Although much of that investment will no doubt boost China's competitiveness in the long run, billions have also flowed to make-work, vanity projects of dubious quality. Case in point: a portion of a twisting mountain road in the southern province of Yunnan collapsed a day after opening last month.

Analysts said China's banks probably would have to restructure billions in loans. Authorities have been tightening credit standards and hiking interest rates.

But that's making it tough for many small and medium-size private companies to get the financing they need to thrive.

"It's very tough to get loans now," said Huang Fajing, a cigarette lighter manufacturer in the southern city of Wenzhou who was recently told by his bank that his credit line was being trimmed. "I've had to scale back stockpiling raw materials."

Meanwhile, Huang said, costs of supplies, wages and energy have been rising, cutting into his profits as China struggles with rising inflation.

Consumers too are getting socked by rising prices, a major cause of concern for Chinese authorities who are worried about the potential for social unrest.

Last month the price of pork, a staple of the Chinese diet, was up 57% from a year earlier.
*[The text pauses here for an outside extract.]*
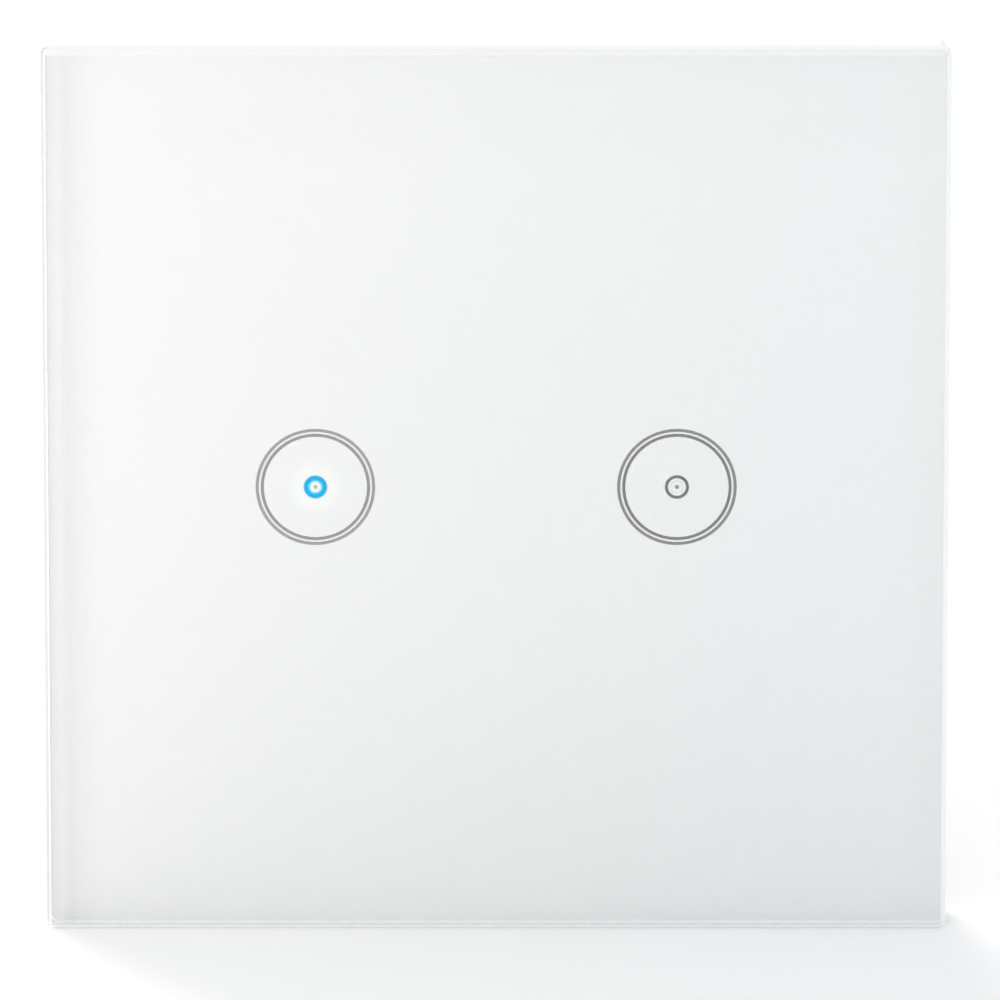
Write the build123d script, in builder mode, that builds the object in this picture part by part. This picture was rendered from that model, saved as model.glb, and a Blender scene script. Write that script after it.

To minimize sticker shock, grocers have resorted to displaying the price per half kilogram rather than the usual 1 kilogram, hoping that customers won't notice.

Lao Li, a 67-year-old retiree, was in disbelief as he carefully inspected the pork selection recently at a Beijing supermarket.

"It's so expensive. What is this?" he asked his wife.

"Gold," she replied.

The couple left with the cheapest thing they could find: half a kilogram of ground pork for about $2.

China's leaders say they will have food prices under control soon. But economists said the country would have to wean itself from its dependence on public works and construction to ensure sustainable, long-term growth.

"The longer investment-led growth continues, the greater the risk that capital is misallocated and that overcapacity becomes a serious issue," said Mark Williams, an analyst for Capital Economics. "In other words, while near-term risks have abated, the challenge of sustaining rapid growth over the long term has increased."